I want to thank the Retroist for agreeing to let my history lessons appear in print. Many theaters and their “cousins” the Drive-In, veritable palaces of cinematic import in history have fallen to the wayside, lost to the average citizen who might pass a now decrepit and mouldering movie house on a daily basis, not for one moment to ponder the majesty it once exuded from days gone by.

Case in point, the Ramova Theatre in Chicago, IL that had her birth in 1929 on Halstead Street at 35th Street. The architect of the Ramova, Meyer O. Nathan, designed the interior of the theatre to resemble that of Spanish-courtyards and possessed a deep blue ceiling with stars that would glitter before the feature began. The sidewalls contained archways that revealed “scenes” of the Spanish countryside.

For more photos of the Ramova visit Matt Lambros Photography

The Ramova’s crowing glory came in the year 1940, when Charlie Chaplin held the Chicago premiere for “The Great Dictator”. The Ramova earned this honor when the Loop movie palaces management refused to host the event as they were put off by the subject matter of Chaplin’s film.

In 1950 the offerings for the first run features of Hollywood dried up and the Ramova made do with second-run films, finally showing Spanish-language films upon the shuttering of its doors in the middle of the 1980’s. Though with Carl’s aid I have learned that all is not lost for the Ramova, perhaps there still lies future glories for her, on the Facebooking site you may find a group dedicated to the saving of her, Ramova Theatre.

I look forward to bringing you more information in the coming weeks as well as a special project that Carl and I have been working on.
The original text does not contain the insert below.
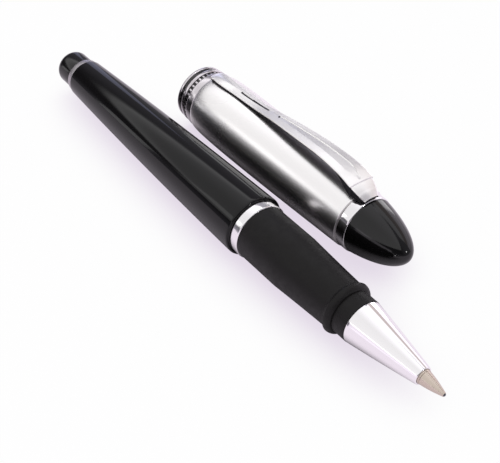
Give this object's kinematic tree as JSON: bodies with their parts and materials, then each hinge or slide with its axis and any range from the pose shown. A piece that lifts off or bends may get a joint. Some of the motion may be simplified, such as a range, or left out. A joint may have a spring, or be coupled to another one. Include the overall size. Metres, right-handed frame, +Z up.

If you ever find yourself in Haddonfield I hope you will perhaps wait until dark and come by the old Starlight Starbright Drive-In, or as the kids today refer to it, the Haunted Drive-In, and introduce yourself.

(Photos courtesy of the Ramova Theatre Facebook Page and Cinema Treasures. – Carl)

The Projectionist

Lurking in the bowels of the Retroist Vault, the Projectionist comforts himself with the dreams of celluloid glory of days gone by. With his assistant, Daniel XIII, in the quiet time of the night he serves as host in what has been dubbed the Haunted Drive-In. Bringing films to the entertainment starved masses the Haunted Drive-In projector roars to life and shines brightly once again...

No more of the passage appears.